→ **WHAT IS EXPECTED**: Output exactly, and only, the lines from the line containing "if shape.isNull() or" through the line containing "Write the build123d", both included.

(Entries with model source code)
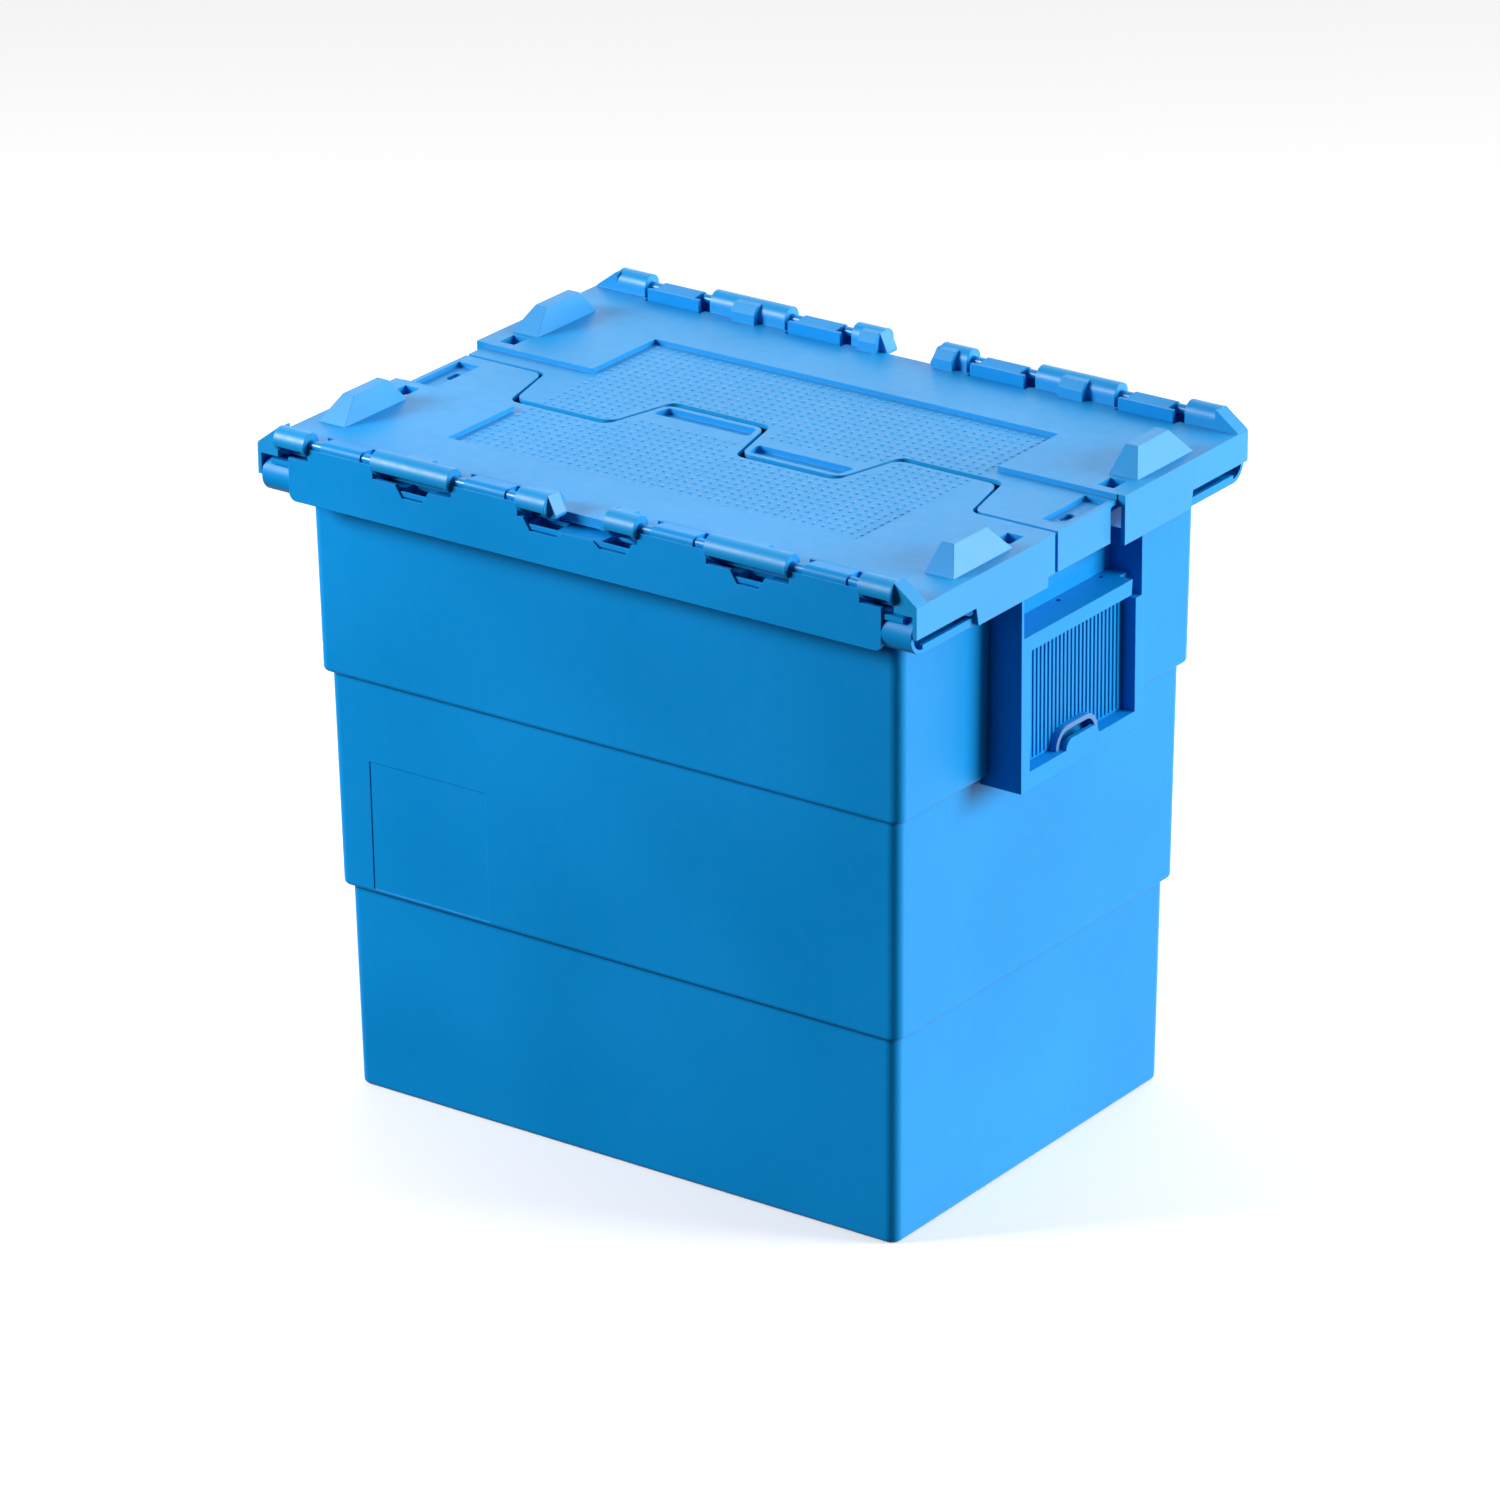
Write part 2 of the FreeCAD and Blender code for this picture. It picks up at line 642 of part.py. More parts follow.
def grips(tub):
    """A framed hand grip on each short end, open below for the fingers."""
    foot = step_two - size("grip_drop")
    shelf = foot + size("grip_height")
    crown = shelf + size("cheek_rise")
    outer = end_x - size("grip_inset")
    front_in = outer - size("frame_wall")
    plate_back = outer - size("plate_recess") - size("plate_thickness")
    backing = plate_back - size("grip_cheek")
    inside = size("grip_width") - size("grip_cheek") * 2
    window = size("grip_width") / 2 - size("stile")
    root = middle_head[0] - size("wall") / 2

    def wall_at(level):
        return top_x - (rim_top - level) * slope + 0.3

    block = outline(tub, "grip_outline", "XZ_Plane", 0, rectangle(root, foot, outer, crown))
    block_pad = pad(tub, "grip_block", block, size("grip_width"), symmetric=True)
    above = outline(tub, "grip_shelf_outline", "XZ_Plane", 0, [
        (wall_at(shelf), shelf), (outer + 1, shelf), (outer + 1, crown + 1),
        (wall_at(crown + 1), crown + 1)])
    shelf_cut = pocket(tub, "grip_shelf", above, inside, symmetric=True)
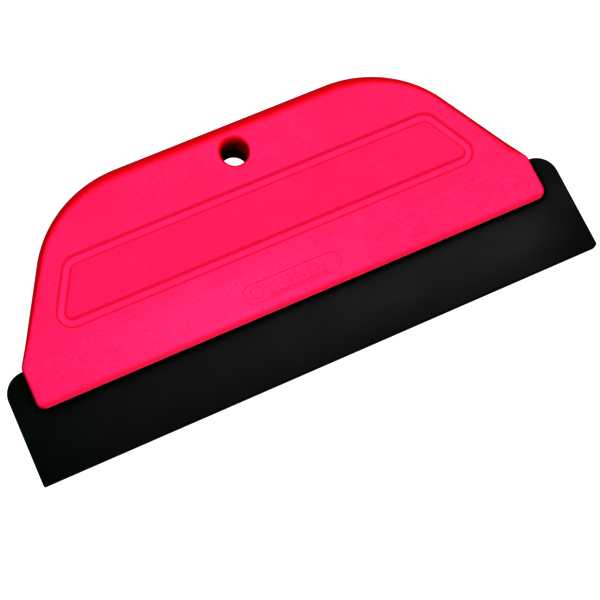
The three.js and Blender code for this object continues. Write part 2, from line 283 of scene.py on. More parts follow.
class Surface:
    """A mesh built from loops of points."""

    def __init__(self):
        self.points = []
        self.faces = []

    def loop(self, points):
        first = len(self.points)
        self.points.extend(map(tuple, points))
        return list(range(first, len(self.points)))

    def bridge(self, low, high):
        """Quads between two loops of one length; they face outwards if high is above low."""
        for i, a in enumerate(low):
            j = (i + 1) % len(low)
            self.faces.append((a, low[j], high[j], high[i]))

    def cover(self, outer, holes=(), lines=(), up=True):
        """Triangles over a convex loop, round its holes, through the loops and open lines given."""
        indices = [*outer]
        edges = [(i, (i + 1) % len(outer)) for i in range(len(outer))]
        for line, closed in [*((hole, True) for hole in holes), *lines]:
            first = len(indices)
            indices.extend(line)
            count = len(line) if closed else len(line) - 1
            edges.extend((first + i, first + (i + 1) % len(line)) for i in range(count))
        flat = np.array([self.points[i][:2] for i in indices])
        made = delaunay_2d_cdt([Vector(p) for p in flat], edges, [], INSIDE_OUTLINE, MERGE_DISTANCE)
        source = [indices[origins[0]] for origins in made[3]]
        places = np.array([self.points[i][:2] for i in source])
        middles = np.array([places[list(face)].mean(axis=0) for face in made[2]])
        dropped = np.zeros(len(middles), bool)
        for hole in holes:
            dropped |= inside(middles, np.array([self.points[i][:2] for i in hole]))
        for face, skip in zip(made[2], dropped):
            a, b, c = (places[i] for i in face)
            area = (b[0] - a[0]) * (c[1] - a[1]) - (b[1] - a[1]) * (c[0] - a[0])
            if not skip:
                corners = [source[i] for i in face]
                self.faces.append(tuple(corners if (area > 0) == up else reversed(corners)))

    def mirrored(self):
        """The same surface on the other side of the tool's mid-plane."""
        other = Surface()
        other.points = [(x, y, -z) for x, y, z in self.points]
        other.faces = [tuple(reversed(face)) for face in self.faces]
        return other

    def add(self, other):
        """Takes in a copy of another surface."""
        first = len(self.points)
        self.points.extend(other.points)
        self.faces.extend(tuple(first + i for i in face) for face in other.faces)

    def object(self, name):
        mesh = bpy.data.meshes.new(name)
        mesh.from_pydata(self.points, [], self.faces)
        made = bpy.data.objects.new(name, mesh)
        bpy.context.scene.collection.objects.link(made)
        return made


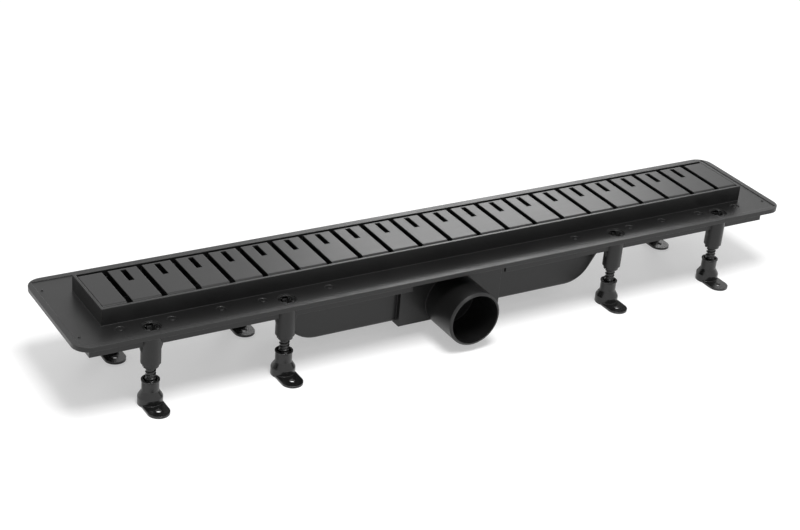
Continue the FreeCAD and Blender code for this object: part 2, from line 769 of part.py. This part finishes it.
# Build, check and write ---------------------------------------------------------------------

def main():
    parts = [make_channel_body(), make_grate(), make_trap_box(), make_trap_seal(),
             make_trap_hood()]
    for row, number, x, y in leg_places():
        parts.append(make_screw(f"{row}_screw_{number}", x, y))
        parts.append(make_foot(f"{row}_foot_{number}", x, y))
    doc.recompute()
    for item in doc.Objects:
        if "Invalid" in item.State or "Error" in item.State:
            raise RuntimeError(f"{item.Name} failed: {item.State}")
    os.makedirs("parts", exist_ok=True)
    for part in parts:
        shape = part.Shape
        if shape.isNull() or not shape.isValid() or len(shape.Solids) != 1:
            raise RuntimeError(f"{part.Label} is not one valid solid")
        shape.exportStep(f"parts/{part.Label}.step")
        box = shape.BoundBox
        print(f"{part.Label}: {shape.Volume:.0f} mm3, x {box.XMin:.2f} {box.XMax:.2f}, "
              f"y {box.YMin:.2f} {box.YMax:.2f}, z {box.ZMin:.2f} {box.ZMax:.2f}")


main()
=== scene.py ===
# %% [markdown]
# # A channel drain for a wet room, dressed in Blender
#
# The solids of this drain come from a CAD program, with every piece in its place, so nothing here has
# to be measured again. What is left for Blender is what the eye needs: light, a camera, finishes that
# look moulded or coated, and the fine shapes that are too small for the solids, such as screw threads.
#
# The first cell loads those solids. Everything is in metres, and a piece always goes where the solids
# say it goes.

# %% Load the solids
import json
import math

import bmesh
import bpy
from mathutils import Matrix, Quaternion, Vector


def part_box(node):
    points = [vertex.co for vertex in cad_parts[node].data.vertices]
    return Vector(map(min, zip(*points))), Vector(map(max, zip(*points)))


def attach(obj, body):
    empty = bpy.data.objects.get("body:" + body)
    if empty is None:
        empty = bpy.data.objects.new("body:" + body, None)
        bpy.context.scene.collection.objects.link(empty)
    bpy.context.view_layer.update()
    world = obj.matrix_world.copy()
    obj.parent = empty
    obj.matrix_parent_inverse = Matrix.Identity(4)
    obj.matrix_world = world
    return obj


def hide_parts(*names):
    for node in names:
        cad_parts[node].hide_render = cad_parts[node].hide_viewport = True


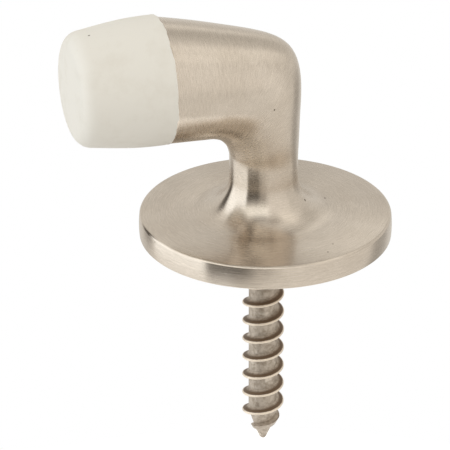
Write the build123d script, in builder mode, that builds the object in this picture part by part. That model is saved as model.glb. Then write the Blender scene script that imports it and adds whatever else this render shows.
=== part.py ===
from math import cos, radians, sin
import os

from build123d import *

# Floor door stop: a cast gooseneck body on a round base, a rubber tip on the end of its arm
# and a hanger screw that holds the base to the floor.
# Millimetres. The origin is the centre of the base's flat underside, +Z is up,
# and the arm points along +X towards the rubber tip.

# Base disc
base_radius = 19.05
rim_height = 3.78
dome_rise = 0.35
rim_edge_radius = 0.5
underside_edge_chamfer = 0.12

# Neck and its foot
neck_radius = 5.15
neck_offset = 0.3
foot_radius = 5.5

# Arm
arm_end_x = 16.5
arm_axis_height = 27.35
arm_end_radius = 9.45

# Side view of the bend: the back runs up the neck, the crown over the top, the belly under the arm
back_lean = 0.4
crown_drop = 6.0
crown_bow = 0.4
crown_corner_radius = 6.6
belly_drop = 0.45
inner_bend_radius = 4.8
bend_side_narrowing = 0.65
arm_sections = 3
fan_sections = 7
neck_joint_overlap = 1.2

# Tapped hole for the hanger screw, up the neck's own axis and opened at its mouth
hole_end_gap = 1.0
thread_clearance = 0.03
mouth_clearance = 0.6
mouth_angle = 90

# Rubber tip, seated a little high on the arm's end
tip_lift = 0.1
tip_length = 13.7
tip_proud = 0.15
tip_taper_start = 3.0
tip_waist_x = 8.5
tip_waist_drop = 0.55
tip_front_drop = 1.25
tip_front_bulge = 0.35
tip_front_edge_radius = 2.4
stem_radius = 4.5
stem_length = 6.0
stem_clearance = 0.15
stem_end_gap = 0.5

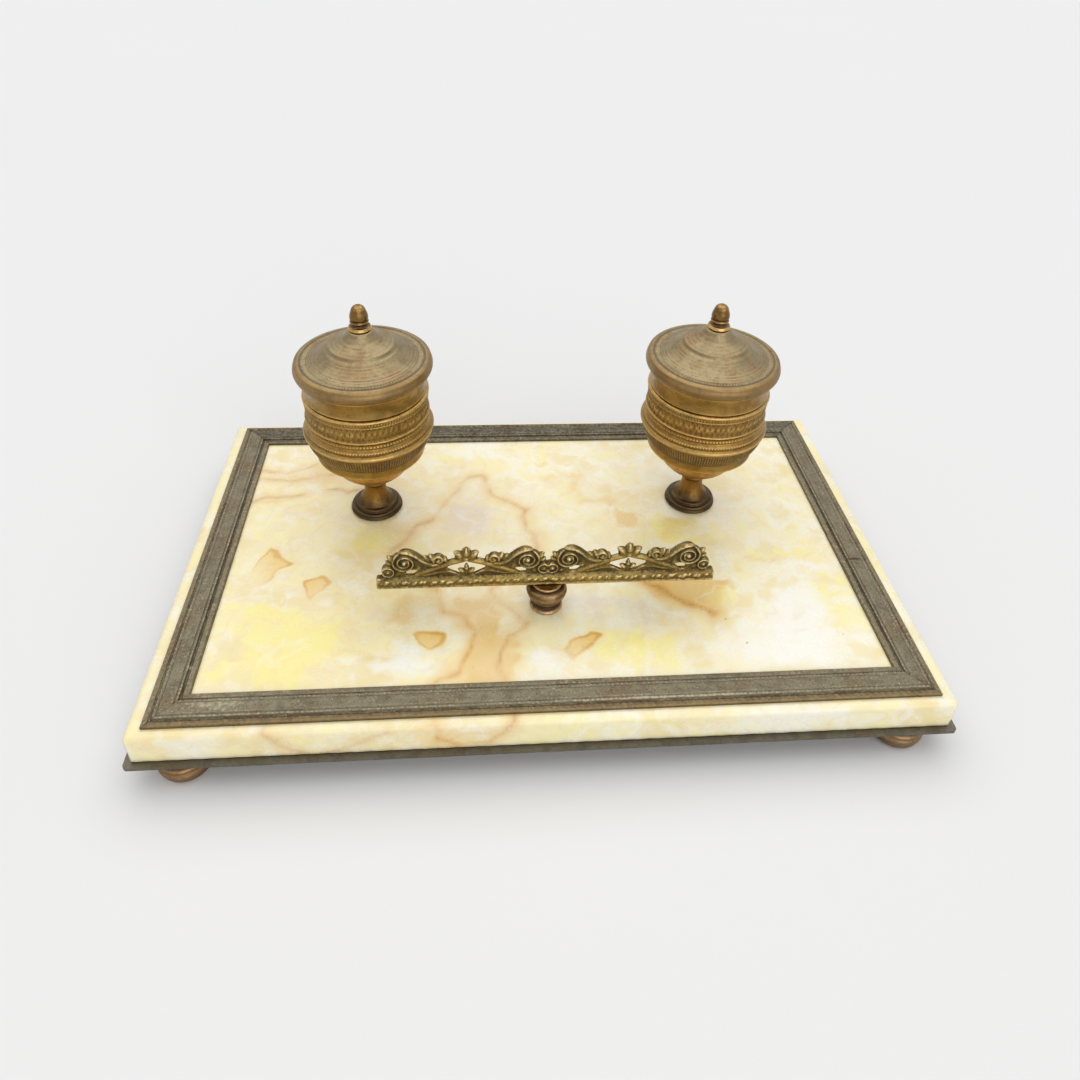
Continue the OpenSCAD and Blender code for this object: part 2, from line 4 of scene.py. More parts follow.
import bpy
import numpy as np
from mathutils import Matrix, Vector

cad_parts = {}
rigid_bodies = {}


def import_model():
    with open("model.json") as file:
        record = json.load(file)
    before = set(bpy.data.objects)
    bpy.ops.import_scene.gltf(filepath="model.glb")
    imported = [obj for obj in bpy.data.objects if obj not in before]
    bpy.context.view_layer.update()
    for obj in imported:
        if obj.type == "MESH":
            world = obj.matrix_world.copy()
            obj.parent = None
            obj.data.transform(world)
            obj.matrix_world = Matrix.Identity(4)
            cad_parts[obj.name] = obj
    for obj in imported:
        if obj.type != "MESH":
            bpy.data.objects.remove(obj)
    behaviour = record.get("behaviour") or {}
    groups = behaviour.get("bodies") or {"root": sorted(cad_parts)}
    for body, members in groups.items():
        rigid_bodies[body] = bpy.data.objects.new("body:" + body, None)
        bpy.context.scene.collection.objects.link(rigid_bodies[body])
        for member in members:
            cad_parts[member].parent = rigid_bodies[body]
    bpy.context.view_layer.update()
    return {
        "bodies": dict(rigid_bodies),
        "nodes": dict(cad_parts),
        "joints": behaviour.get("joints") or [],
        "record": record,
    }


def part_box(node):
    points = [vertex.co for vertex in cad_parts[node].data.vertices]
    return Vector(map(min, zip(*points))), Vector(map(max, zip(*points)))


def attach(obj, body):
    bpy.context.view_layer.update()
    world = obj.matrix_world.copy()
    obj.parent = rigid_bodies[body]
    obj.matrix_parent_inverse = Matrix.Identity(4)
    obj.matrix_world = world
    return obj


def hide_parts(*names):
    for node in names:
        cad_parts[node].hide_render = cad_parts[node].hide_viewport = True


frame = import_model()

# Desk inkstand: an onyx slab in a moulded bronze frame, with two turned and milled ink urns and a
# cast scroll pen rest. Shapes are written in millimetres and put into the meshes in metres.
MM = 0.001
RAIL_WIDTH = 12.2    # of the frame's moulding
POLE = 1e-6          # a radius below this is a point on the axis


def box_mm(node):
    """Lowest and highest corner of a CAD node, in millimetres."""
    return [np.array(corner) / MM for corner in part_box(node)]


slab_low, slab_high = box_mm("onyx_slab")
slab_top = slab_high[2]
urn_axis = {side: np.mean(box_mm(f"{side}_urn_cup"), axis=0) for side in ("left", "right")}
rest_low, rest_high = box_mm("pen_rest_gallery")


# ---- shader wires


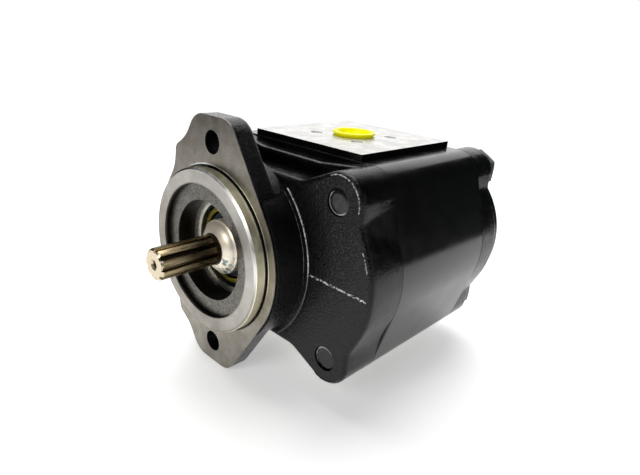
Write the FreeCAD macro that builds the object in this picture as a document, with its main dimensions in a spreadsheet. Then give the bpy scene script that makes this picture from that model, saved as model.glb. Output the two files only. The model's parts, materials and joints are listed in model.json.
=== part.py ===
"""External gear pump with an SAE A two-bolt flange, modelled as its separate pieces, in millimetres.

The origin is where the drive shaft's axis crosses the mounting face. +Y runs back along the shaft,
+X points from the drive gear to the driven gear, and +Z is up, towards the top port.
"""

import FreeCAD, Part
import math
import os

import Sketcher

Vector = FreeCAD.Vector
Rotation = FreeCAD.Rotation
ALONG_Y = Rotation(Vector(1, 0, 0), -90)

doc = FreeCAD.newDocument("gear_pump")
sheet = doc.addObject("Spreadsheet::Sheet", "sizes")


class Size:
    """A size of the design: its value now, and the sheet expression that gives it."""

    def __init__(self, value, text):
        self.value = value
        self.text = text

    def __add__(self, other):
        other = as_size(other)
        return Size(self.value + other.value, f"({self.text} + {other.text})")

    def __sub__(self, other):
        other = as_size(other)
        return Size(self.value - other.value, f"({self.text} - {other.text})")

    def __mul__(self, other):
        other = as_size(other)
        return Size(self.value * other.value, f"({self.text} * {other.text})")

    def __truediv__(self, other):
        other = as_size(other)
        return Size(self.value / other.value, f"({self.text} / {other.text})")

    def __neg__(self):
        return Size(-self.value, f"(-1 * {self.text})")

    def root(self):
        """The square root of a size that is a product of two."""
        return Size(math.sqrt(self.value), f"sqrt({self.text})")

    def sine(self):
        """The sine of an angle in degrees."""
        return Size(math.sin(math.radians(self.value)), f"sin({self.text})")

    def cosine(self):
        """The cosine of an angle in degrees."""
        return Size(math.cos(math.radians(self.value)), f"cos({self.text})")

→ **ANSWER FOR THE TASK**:
        if shape.isNull() or not shape.isValid() or len(shape.Solids) != 1:
            raise RuntimeError(f"{part.Label} is not one valid solid")
        shape.exportStep(f"parts/{part.Label}.step")
        box = shape.BoundBox
        print(f"{part.Label}: {shape.Volume:.0f} mm3, x {box.XMin:.2f} {box.XMax:.2f}, "
              f"y {box.YMin:.2f} {box.YMax:.2f}, z {box.ZMin:.2f} {box.ZMax:.2f}")


main()
=== scene.py ===
# %% [markdown]
# # A channel drain for a wet room, dressed in Blender
#
# The solids of this drain come from a CAD program, with every piece in its place, so nothing here has
# to be measured again. What is left for Blender is what the eye needs: light, a camera, finishes that
# look moulded or coated, and the fine shapes that are too small for the solids, such as screw threads.
#
# The first cell loads those solids. Everything is in metres, and a piece always goes where the solids
# say it goes.

# %% Load the solids
import json
import math

import bmesh
import bpy
from mathutils import Matrix, Quaternion, Vector


def part_box(node):
    points = [vertex.co for vertex in cad_parts[node].data.vertices]
    return Vector(map(min, zip(*points))), Vector(map(max, zip(*points)))


def attach(obj, body):
    empty = bpy.data.objects.get("body:" + body)
    if empty is None:
        empty = bpy.data.objects.new("body:" + body, None)
        bpy.context.scene.collection.objects.link(empty)
    bpy.context.view_layer.update()
    world = obj.matrix_world.copy()
    obj.parent = empty
    obj.matrix_parent_inverse = Matrix.Identity(4)
    obj.matrix_world = world
    return obj


def hide_parts(*names):
    for node in names:
        cad_parts[node].hide_render = cad_parts[node].hide_viewport = True


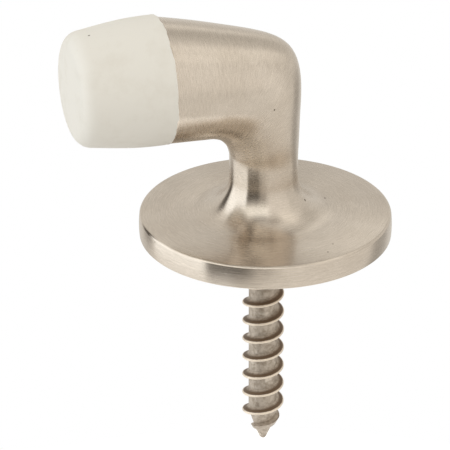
Write the build123d script, in builder mode, that builds the object in this picture part by part. That model is saved as model.glb. Then write the Blender scene script that imports it and adds whatever else this render shows.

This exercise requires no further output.